One day, while sloshed, he drove his daughters to his weekend cabin in the Adirondacks and almost hit an oncoming car, saved only by their shouts. His wife, Jill Rooney Carr, begged him not to cover the aftermath of Hurricane Katrina, and, as she feared, he drank his way through New Orleans. Carr suffered alcohol withdrawal, told a Times editor about his addiction and checked back into rehab.

The relapse strained relations with his wife and kids, as Carr acknowledges in the book. But Jill Carr says she's comfortable with his literary soul-baring.

"I married the man with that story and I knew 99 percent of it," she says. "We were very clear from the outset that this was something we'd have to live with. I'm not nervous. There are people who'll love it. Others will find it despicable. My true friends and family will always be there for us."

But some wounds are not so easily healed. Daughter Erin, now 20, is still angry at her dad for the near-accident in the car, "the most irresponsible thing you could ever do." The other, Meagan, tells him: "I knew you were going to screw up . . . but I never pictured you throwing your life away."

Times Executive Editor Bill Keller says the book only increased his respect for Carr. "Unlike so many memoirists who have been caught making things up, Dave went out and reported on his own life," he says. "A guy who pulls himself out of the swamp, keeps his demons in check, turns his career around and raises a loving family has demonstrated a kind of character that is in short supply these days."

Carr has been sober for nearly three years, though he's battling an addiction to cigarettes, but still considers himself one drink away from disaster. He has made plans to attend group counseling meetings while he is on book tour and covering the political conventions.

His past travails have not entirely escaped notice. Bill O'Reilly of Fox News Channel, for instance, has called Carr a "far-left zealot" and "former crack addict." Carr says that some sources, unhappy with his reporting, try to use his sordid history as leverage. And that, he says, is one more reason to publish the book.

"There is value in taking custody of the information," Carr says. "I am who I am and everyone knows it."

News You Can't Use
The incredible shrinking newspaper is starting to lose some of its old-fashioned foundations.

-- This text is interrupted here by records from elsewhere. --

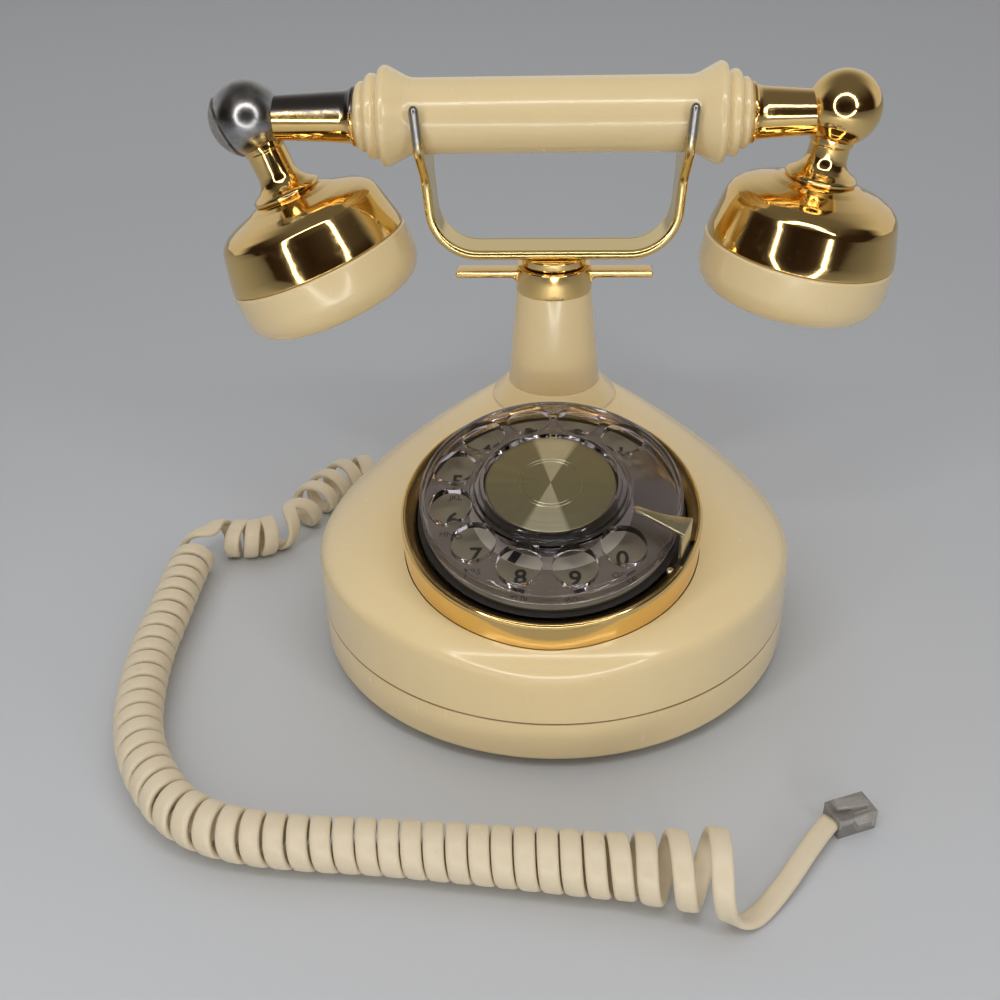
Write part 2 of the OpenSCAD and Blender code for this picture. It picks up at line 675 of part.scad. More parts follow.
module dial_shaft() {
    disc_z = wheel_hub_h - 1.6;
    color(steel) on_dial() turned([
        [0, -frame_drop - frame_t - 1.5], [shaft_r, -frame_drop - frame_t - 1.5], [shaft_r, -gear_drop - gear_t - 1.4],
        [shaft_r + 1.6, -gear_drop - gear_t - 1.4], [shaft_r + 1.6, -gear_drop - gear_t], [shaft_r, -gear_drop - gear_t],
        [shaft_r, -hub_root - 1.4], [shaft_r + 4, -hub_root - 1.4], [shaft_r + 4, -hub_root], [shaft_r, -hub_root],
        [shaft_r, disc_z], [0, disc_z]]);
}
// Straight-flanked teeth on a root circle
module gear(teeth, m, t, bore) {
    r = m * teeth / 2;
    root = r - 1.2 * m;
    tip = r + 0.9 * m;
    pitch = 360 / teeth;
    difference() {
        linear_extrude(t) polygon([for (i = [0:teeth - 1]) each [
            for (p = [[root, -0.36], [tip, -0.14], [tip, 0.14], [root, 0.36]])
                [p[0] * cos((i + p[1]) * pitch), p[0] * sin((i + p[1]) * pitch)]]]);
        translate([0, 0, -1]) cylinder(r = bore, h = t + 2);
    }
}
module main_gear() {
    color(brass) on_dial() translate([0, 0, -gear_drop - gear_t]) rotate([0, 0, governor_angle])
        difference() {
            gear(main_teeth, gear_module, gear_t, shaft_r + seat);
            for (a = [60:72:348]) rotate([0, 0, a]) translate([main_r * 0.6, 0, -1]) cylinder(r = 3, h = gear_t + 2);
        }
}
spring_pitch = 1.1;
spring_w = 4.2;
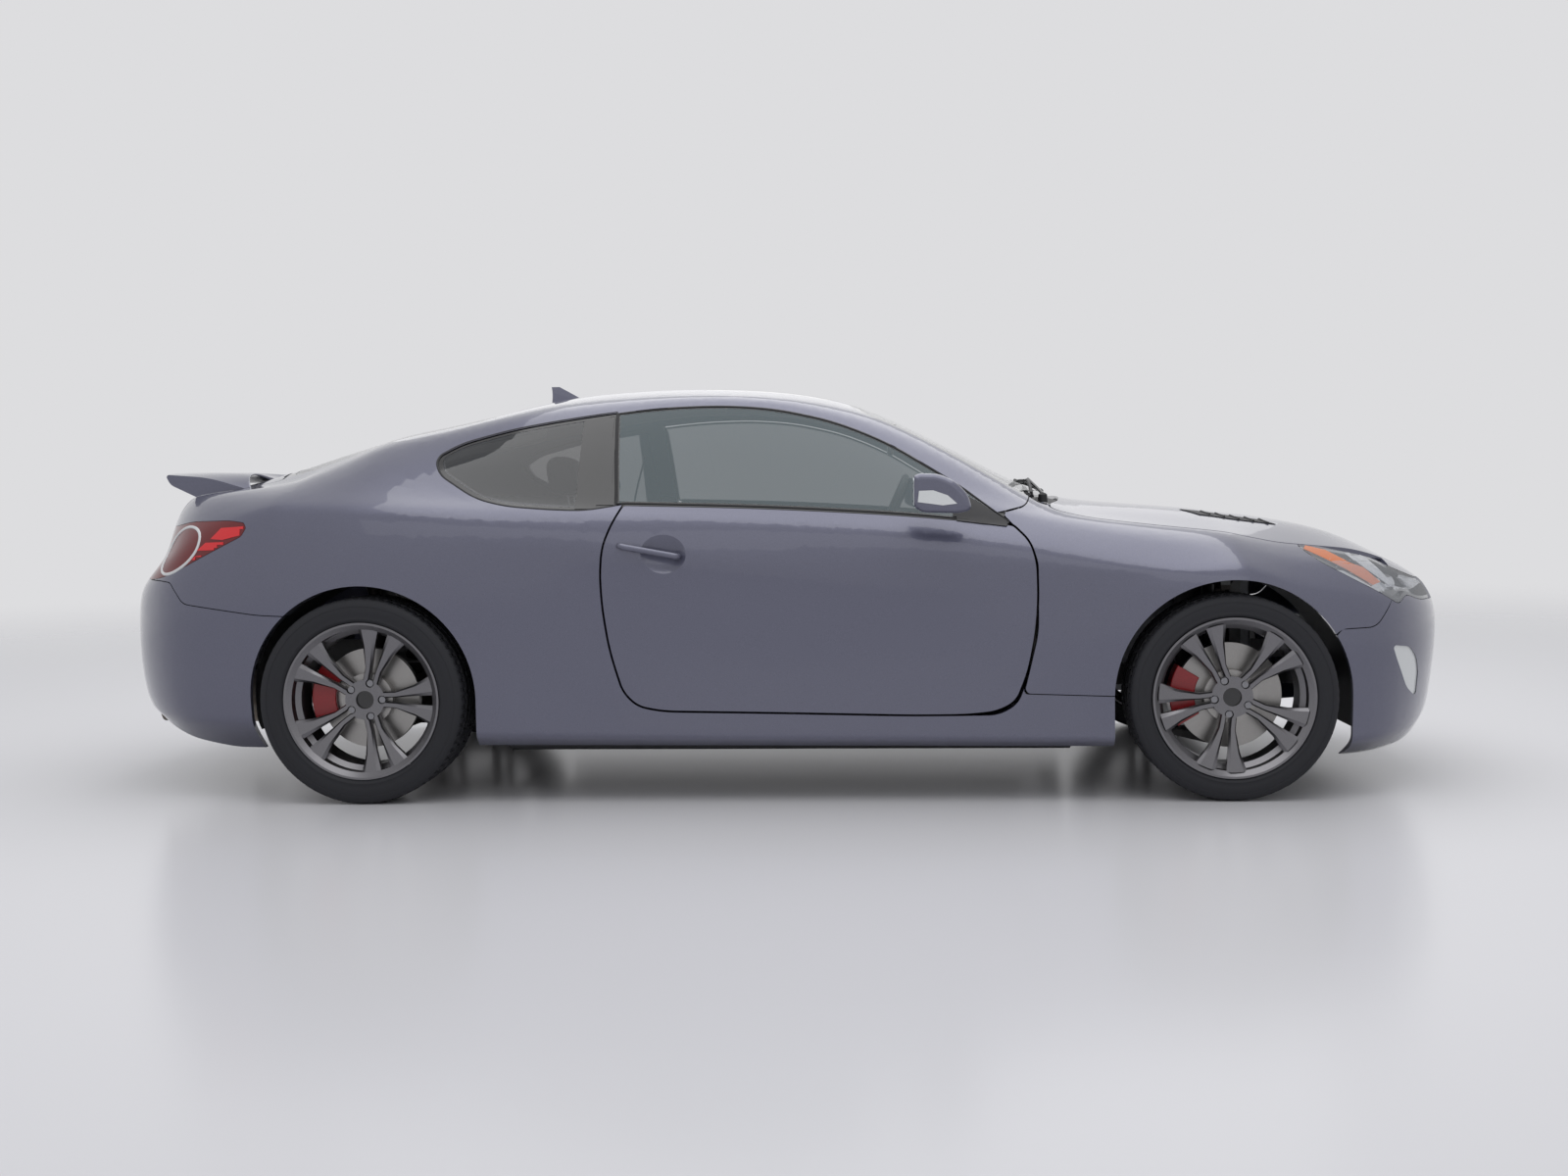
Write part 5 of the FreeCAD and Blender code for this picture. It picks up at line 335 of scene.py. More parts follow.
# mesh helpers
def new_piece(name, bm, finishes, body, smooth_deg=None):
    """A finished piece from a bmesh, riding on a body."""
    mesh = bpy.data.meshes.new(name)
    if smooth_deg is not None:
        limit = math.radians(smooth_deg)
        for face in bm.faces:
            face.smooth = True
        for edge in bm.edges:
            edge.smooth = edge.calc_face_angle(0.0) < limit
    bm.to_mesh(mesh)
    bm.free()
    piece = bpy.data.objects.new(name, mesh)
    bpy.context.scene.collection.objects.link(piece)
    for finish in finishes if isinstance(finishes, (list, tuple)) else [finishes]:
        mesh.materials.append(finish)
    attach(piece, body)
    return piece


def even_normals(piece):
    """Normals weighted by face size, so large panels read as smooth."""
    modifier = piece.modifiers.new("even_normals", "WEIGHTED_NORMAL")
    modifier.mode = "FACE_AREA"
    modifier.keep_sharp = True
    return piece


def merged(node):
    """A CAD node's mesh with its loose triangles joined."""
    bm = bmesh.new()
    bm.from_mesh(NODES[node].data)
    bmesh.ops.remove_doubles(bm, verts=bm.verts, dist=0.00003)
    bmesh.ops.dissolve_degenerate(bm, dist=JOIN_DISTANCE, edges=bm.edges)
    return bm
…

Nearly two-thirds of the papers surveyed by the Project for Excellence in Journalism have cut back on space for foreign news at a time when America is fighting two wars. Nearly half say they are devoting fewer resources to covering such stories; the Boston Globe, Philadelphia Inquirer and Baltimore Sun have closed their remaining overseas bureaus in the past three years. A mere 10 percent say foreign news is "essential."

National news hasn't fared much better, with 57 percent of newspapers saying they have cut the space devoted to such issues. More than a third have reduced business coverage. Science and arts reporting is also shriveling. All this, says the project, "reduces the marketplace of ideas."

On the rise: a 62 percent jump in community news and a 49 percent rise in state and local news -- especially in education -- where papers are arguably the most indispensable. Ninety-seven percent of editors at the 259 papers surveyed called local news "very essential" to their product.

With the business being squeezed by declining revenue and circulation, six in 10 papers reported that they cut full-time staff in the past three years -- a figure that rises to 85 percent at newspapers with daily sales over 100,000.

And how are readers reacting to these leaner publications?

Diane McFarlin, publisher of the Sarasota, Fla., Herald-Tribune, told the group she has gotten no letters of complaint about less local news or fewer investigative pieces. "What I get is hate mail about taking the TV listings, cutting the size of the crossword or moving the comics around. That's what enrages people."